Expected Behavior After 10 Epochs

After 10 epochs, the model has learned to classify CIFAR-10 images better but is far from optimal. The network will need more epochs and potential hyperparameter tuning (like learning rate adjustment) for higher accuracy.

Google Colab link - Mastering High Dimensionality

Overcoming the Challenges of Saddle Points

While saddle points present significant challenges in high-dimensional optimization, various strategies can be employed to mitigate their effects:

  • Momentum-Based Optimizers: Optimizers like Adam and RMSprop use momentum to help the optimizer escape saddle points faster by accumulating gradients from previous iterations. This allows the optimizer to maintain a more stable direction, even when the gradient is near zero.

  • Batch Normalization: This technique normalizes the input to each layer in a neural network, reducing the likelihood of encountering saddle points by stabilizing the learning process.

  • Learning Rate Scheduling: Adaptive learning rate techniques help adjust the learning rate dynamically during training, allowing the optimizer to move past saddle points more efficiently.

Conclusion

Saddle points are a prevalent challenge in high-dimensional optimization problems, particularly in deep learning. As models become more complex, with millions or billions of parameters, the loss landscape is increasingly dominated by saddle points. This can slow down the optimization process, as gradient-based algorithms struggle to escape these points.

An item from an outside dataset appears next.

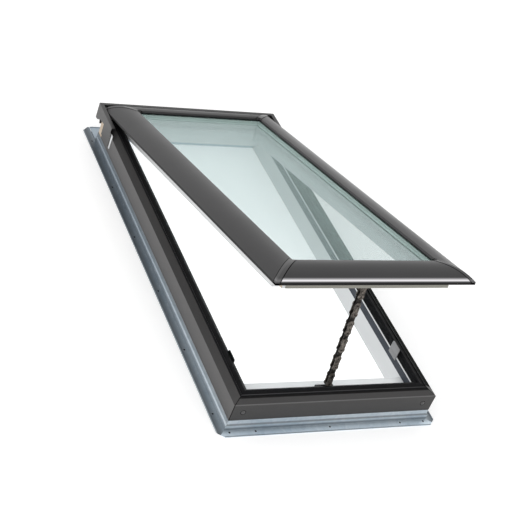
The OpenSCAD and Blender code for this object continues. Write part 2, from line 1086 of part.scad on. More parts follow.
module corner_band(x, y, turn) {
    translate([x, y, rim_z - 5])
        rotate([0, 0, turn])
            translate([-6, -corner_strip_w / 2, 0])
                cube([cover_w * sqrt(2) + 3, corner_strip_w, 60]);
}

module corner_strip_bottom() {
    intersection() {
        union() {
            right_mitre_bottom(sash_w, sash_y0)
                run_right(sash_w, sash_y0, sash_y0 + strip_run)
                    strip_section();
            bottom_mitre(sash_w, sash_y0)
                run_bottom(sash_w, sash_y0)
                    strip_section();
        }
        corner_band(sash_w / 2, sash_y0, 135);
    }
}

module corner_strip_top() {
    translate([0, sash_y0 + sash_y1, 0])
        mirror([0, 1, 0])
            corner_strip_bottom();
}

module corner_strips() {
    color("#7b7a78")
        opened()
            both_sides() {
                corner_strip_bottom();
                corner_strip_top();
            }
}

module clip_section() {
    intersection() {
        cover_hollow();
        translate([clip_s0, lip_z + lip_t])
            square([clip_s1 - clip_s0, 40]);
    }
}

module cover_clips() {
    color("#2a2a2c")
        opened() {
            both_sides()
                for (i = [1 : side_clips])
                    translate([0, sash_y0 + i * (sash_y1 - sash_y0) / (side_clips + 1), 0])
                        run_right(sash_w, -clip_w / 2, clip_w / 2)
                            clip_section();
            for (x = [-sash_w / 5, sash_w / 5])
                translate([x, 0, 0]) {
                    run_bottom(clip_w, sash_y0)
                        clip_section();
                    run_top(clip_w, sash_y1)
                        clip_section();
                }
        }
}

// A plate inside the sash: from s0 in from the covers' edge, between two heights
module sash_plate(s, z0, z1) {
    box([-sash_w / 2 + s, sash_y0 + s, z0], [sash_w / 2 - s, sash_y1 - s, z1]);
}

module glass_outer() {
    color("#b9cfc9", 0.35)
        opened()
            sash_plate(glass_s, glass_top - pane_t, glass_top);
}

module glass_inner() {
    color("#b9cfc9", 0.35)
        opened()
            sash_plate(glass_s, bed_z, bed_z + pane_t);
}

module glass_spacer() {
    color("#6f8079")
        opened()
            difference() {
                sash_plate(spacer_s - spacer_w, bed_z + pane_t, glass_top - pane_t);
                sash_plate(spacer_s, bed_z, glass_top);
            }
}

module glazing_gasket() {
    color("#1d1d1d")
        opened()
            difference() {
                sash_plate(glaze_s, glass_top, cover_bottom);
                sash_plate(cover_w + 0.8, glass_top - 1, cover_bottom + 1);
            }
}

// ---------- chain operator ----------

module operator_screw_places() {
    for (x = [house_x0 + operator_screw_in, house_x1 - operator_screw_in])
        translate([x, front_y + (pocket_a0 + pocket_a1) / 2, house_z - house_cover_t])
            rotate([180, 0, 0])
                children();
}

module operator_housing() {
    y0 = front_y + pocket_a0 + house_gap;
    y1 = front_y + pocket_a1 - house_gap;
    z1 = pocket_top - house_gap;
    color("#77787a")
        difference() {
            union() {
                difference() {
                    box([house_x0, y0, house_z], [house_x1, y1, z1]);
                    box([house_x0 + house_t, y0 + house_t, house_z - 1],
                        [house_x1 - house_t, y1 - house_t, z1 - house_t]);
                }
                for (x = [house_x0 + 2, house_x1 - 2 - boss_l])
                    translate([x, y0 + 1, house_z])
                        cube([boss_l, y1 - y0 - 2, boss_h]);
            }
            box([chain_x - slot_w / 2, chain_y - slot_half, z1 - 10],
                [chain_x + slot_w / 2, chain_y + slot_half, z1 + 1]);
            translate([wheel_x, y0 - 1, wheel_z])
                rotate([-90, 0, 0])
                    cylinder(h = y1 - y0 + 2, r = wheel_shaft_r + pin_gap);
            operator_screw_places()
                translate([0, 0, -12])
                    cylinder(h = 20, r = small_r);
        }
}

module operator_cover() {
    y0 = front_y + pocket_a0 + house_gap;
    y1 = front_y + pocket_a1 - house_gap;
    color("#dcdcda")
        difference() {
            box([house_x0, y0, house_z - house_cover_t], [house_x1, y1, house_z]);
            translate([worm_x, chain_y, -1])
                cylinder(h = 10, r = worm_r + 0.05);
            operator_screw_places()
                cylinder(h = through / 2, r = small_r, center = true);
        }
}

module operator_screws() {
    color("#b8b8ba")
        operator_screw_places()
            screw(small_r, operator_screw_l, plate_head_r, plate_head_h);
}

module chain_outlet() {
    color("#171717")
        difference() {
            box([bezel_x0, front_y + bezel_a0, ledge_h], [bezel_x1, front_y + bezel_a1, ledge_h + bezel_h]);
            box([chain_x - slot_w / 2 + 1, chain_y - slot_half, ledge_h - 1],
                [chain_x + slot_w / 2 - 1, chain_y + slot_half, ledge_h + bezel_h + 1]);
        }
}

// Wheel that drives the chain, on the shaft it shares with the worm wheel
module drive_sprocket() {
    y0 = front_y + pocket_a0 + house_gap;
    y1 = front_y + pocket_a1 - house_gap;
    color("#8a8b8d")
        translate([wheel_x, 0, wheel_z])
            union() {
                translate([0, y0 + 0.3, 0])
                    rotate([-90, 0, 0])
                        cylinder(h = y1 - y0 - 0.6, r = wheel_shaft_r);
                translate([0, chain_y - sprocket_t / 2, 0])
                    rotate([-90, 0, 0])
                        difference() {
                            cylinder(h = sprocket_t, r = wheel_r);
                            for (i = [0 : wheel_teeth - 1])
                                rotate([0, 0, i * 360 / wheel_teeth])
                                    translate([wheel_r + 0.5, 0, -1])
                                        cylinder(h = sprocket_t + 2, r = tooth_cut_r, $fn = 24);
                        }
            }
}

module worm_wheel() {
    color("#b79a5a")
        translate([wheel_x, chain_y + sprocket_t / 2 + 0.5, wheel_z])
            rotate([-90, 0, 0])
                difference() {
                    cylinder(h = gear_t, r = gear_r);
                    for (i = [0 : gear_teeth - 1])
                        rotate([0, 0, i * 360 / gear_teeth])
                            translate([gear_r, 0, -1])
                                cylinder(h = gear_t + 2, r = 0.7, $fn = 16);
                    translate([0, 0, -1])
                        cylinder(h = gear_t + 2, r = wheel_shaft_r);
                }
}

module worm_spindle() {
    z1 = pocket_top - house_gap - house_t - 1;
    color("#a6a7a9")
        translate([worm_x, chain_y, 0])
            difference() {
                union() {
                    translate([0, 0, spindle_end])
                        cylinder(h = spindle_neck - spindle_end, r = worm_r);
                    translate([0, 0, spindle_neck])
                        cylinder(h = z1 - spindle_neck, r = spindle_core_r);
                    for (i = [0 : worm_rings - 1])
                        translate([0, 0, worm_z + i * worm_pitch])
                            cylinder(h = worm_pitch / 2, r = worm_r);
                }
                cylinder(h = hex_h, r = hex_r, $fn = 6);
            }
}

// One link's outline: rounds about its two pins, joined by a narrower waist
module link_plate(t) {
    linear_extrude(t)
        difference() {
            union() {
                circle(r = link_h, $fn = 40);
                translate([link_pitch, 0])
                    circle(r = link_h, $fn = 40);
                translate([0, -waist_w / 2])
                    square([link_pitch, waist_w]);
            }
            circle(r = chain_pin_r, $fn = 24);
            translate([link_pitch, 0])
                circle(r = chain_pin_r, $fn = 24);
        }
}

// A pair of plates either side of the chain's middle, from pin i down to the next
module link_pair(i, y) {
    for (side = [-1, 1])
        translate([0, side < 0 ? -y - link_t : y, first_pin - i * link_pitch])
            rotate([0, 90, 0])
                rotate([-90, 0, 0])
                    mirror([0, 0, 1])
                        translate([0, 0, -link_t])
                            link_plate(link_t);
}

module chain_outer_links() {
    color("#4a4540")
        on_chain()
            for (i = [0 : 2 : link_count - 1])
                link_pair(i, inner_face + link_t + link_gap);
}

module chain_inner_links() {
    color("#5a5248")
        on_chain()
            for (i = [1 : 2 : link_count - 1])
                union() {
                    link_pair(i, inner_face);
                    for (k = [0, 1])
                        translate([0, -inner_face, first_pin - (i + k) * link_pitch])
                            rotate([-90, 0, 0])
                                difference() {
                                    cylinder(h = 2 * inner_face, r = bush_r);
                                    translate([0, 0, -1])
                                        cylinder(h = 2 * inner_face + 2, r = chain_pin_r + 0.3);
                                }
                }
}

module chain_pins() {
    color("#26221f")
        on_chain()
            for (i = [0 : link_count])
                translate([0, -pin_half, first_pin - i * link_pitch])
                    rotate([-90, 0, 0])
                        cylinder(h = 2 * pin_half, r = chain_pin_r);
}

// The block on the chain's end, whose eye turns on the bracket's pin
module chain_end_eye() {
    h = 2 * inner_face - 0.2;
    color("#3c3834")
        on_chain()
            difference() {
                union() {
                    translate([-eye_r, 0, chain_len])
                        rotate([0, 90, 0])
                            cylinder(h = 2 * eye_r, r = eye_r);
                    translate([-eye_r, -inner_face - link_t, chain_len - eye_l + 6])
                        cube([2 * eye_r, 2 * inner_face + 2 * link_t, eye_l - 8]);
                    translate([-eye_r, -h / 2, first_pin - 4])
                        cube([2 * eye_r, h, eye_l + 1]);
                }
                translate([-20, 0, chain_len])
                    rotate([0, 90, 0])
                        cylinder(h = 40, r = eye_pin_r + eye_gap);
                translate([0, -10, first_pin])
                    rotate([-90, 0, 0])
                        cylinder(h = 20, r = chain_pin_r);
            }
}

module chain_bracket() {
    ear_x = bracket_w / 2 - bracket_t;
    z1 = bracket_z + eye_r + 4;
    color("#9a9b9d")
        opened()
            translate([chain_x, chain_y, 0])
                difference() {
                    union() {
                        box([-bracket_w / 2, -8, z1 - bracket_t], [bracket_w / 2, 8, z1]);
                        for (x = [-bracket_w / 2, ear_x])
                            translate([x, -7, bracket_z - 6])
                                cube([bracket_t, 14, z1 - bracket_z + 6 - 1]);
                    }
                    translate([-bracket_w, 0, bracket_z])
                        rotate([0, 90, 0])
                            cylinder(h = 2 * bracket_w, r = eye_pin_r);
                }
}

module bracket_pin() {
    color("#8f9092")
        opened()
            translate([chain_x - bracket_w / 2 - 1, chain_y, bracket_z])
                rotate([0, 90, 0])
                    cylinder(h = bracket_w + 2, r = eye_pin_r);
}

frame_bottom_rail();
frame_top_rail();
frame_left_rail();
frame_right_rail();
cladding_bottom();
cladding_left();
cladding_right();
cladding_screws();
flange_bottom();
flange_top();
flange_left();
flange_right();
frame_gasket();
top_gasket();
track_left();
track_right();
catch_plate_left();
catch_plate_right();
catch_screws();
top_hood();
hood_strip_left();
hood_strip_right();
hinge_leaf_frame_left();
hinge_leaf_frame_right();
hinge_pins();
hinge_screws_frame();
operator_housing();
operator_cover();
operator_screws();
chain_outlet();
drive_sprocket();
worm_wheel();
worm_spindle();
sash_bottom_rail();
sash_top_rail();
sash_left_rail();
sash_right_rail();
sash_cover_bottom();
sash_cover_top();
sash_cover_left();
sash_cover_right();
corner_strips();
cover_clips();
sash_drip_strip();
glass_outer();
glass_inner();
glass_spacer();
glazing_gasket();
hinge_leaf_sash_left();
hinge_leaf_sash_right();
hinge_screws_sash();
chain_bracket();
bracket_pin();
chain_outer_links();
chain_inner_links();
chain_pins();
chain_end_eye();
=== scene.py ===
import json
import math

import bmesh
import bpy
from mathutils import Matrix, Vector


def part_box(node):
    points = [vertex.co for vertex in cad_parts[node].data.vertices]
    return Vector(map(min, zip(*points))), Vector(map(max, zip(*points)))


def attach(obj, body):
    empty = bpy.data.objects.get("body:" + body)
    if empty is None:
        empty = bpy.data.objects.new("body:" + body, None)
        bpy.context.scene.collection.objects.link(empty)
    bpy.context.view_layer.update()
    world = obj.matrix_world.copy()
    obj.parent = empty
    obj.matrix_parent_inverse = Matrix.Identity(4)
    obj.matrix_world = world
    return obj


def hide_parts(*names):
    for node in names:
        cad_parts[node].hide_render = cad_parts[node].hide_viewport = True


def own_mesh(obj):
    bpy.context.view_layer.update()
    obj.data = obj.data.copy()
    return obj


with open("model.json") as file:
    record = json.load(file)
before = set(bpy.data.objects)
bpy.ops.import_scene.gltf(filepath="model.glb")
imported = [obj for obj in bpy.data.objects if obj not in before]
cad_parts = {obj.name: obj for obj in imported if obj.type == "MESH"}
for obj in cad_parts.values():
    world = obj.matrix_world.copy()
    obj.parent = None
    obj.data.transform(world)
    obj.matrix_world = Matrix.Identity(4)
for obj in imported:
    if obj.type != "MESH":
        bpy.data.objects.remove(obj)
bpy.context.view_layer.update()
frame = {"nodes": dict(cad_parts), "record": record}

RECORD = frame["record"]
BODY_OF = {node: body for body, nodes in RECORD["behaviour"]["bodies"].items() for node in nodes}
SLOT_OF = {part["node"]: part["material_slot"] for part in RECORD["subparts"]}
JOINTS = {joint["name"]: joint for joint in RECORD["behaviour"]["joints"]}


# ---------- places on the skylight, in metres ----------

HINGE = JOINTS["sash_hinge"]["pos_m"]
OPEN_ANGLE = math.radians(16)
COS_OPEN, SIN_OPEN = math.cos(OPEN_ANGLE), math.sin(OPEN_ANGLE)

# The sash as it lies when closed: its outline, its wood's front end, and the heights of its covers'
# upright rim and rounded nose. A strip lies over each corner's mitre.
SASH_HALF_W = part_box("sash_cover_bottom")[1][0]
SASH_Y0 = -0.6043
SASH_Y1 = 0.5942
SASH_WOOD_Y0 = -0.5855
RIM_UPPER_HALF_Z = 0.0992
RIM_TOP_Z = 0.1022
NOSE_RISE = (0.1030, 0.1058)
NOSE_FALL = (0.1066, 0.1118)
STRIP_HALF = 0.0075

# The cladding: its front, where its slope begins, its screws, and how far in the gasket's bead is.
CLADDING_FRONT_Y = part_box("cladding_bottom")[0][1]
SLOPE_H = 0.0098
SLOPE_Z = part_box("cladding_left")[1][2] - SLOPE_H
SCREW_HEAD_R = (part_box("cladding_screws")[1][2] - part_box("cladding_screws")[0][2]) / 2
GASKET_BEAD_A = 0.0245

# The nailing flange: its thickness, the heights at which its foot turns into its leg, the stretch
# over which its shade changes towards the top, its nail holes, and the lines that it lies outside.
FLANGE_TOP_Z = 0.002
FLANGE_FOLD_Z = (0.0014, 0.0022)
FLANGE_FADE_Y = (-0.42, 0.25)
NAIL_X = 0.305
NAIL_Y = -0.624
NAIL_PITCH = 0.224
FRONT_NAILS_X = (0.0, 0.211, 0.283)
NAIL_SPOT_R = 0.0027
FLANGE_INNER_X = 0.29
FLANGE_INNER_Y = -0.611

# Half the width of the painted shadow lines and painted highlights that the masks draw.
SEAM_HALF = 0.0014
RING_HALF = 0.0009
EDGE_HIGHLIGHT_HALF = 0.0009
BEAD_HIGHLIGHT_HALF = 0.0022
COVER_SEAM_HALF = 0.0015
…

Understanding the behavior of saddle points and their impact on optimization is crucial for designing better optimization algorithms and improving model convergence. Techniques like momentum-based methods, batch normalization, and learning rate scheduling are effective strategies to overcome these challenges, enabling faster and more efficient training of deep learning models.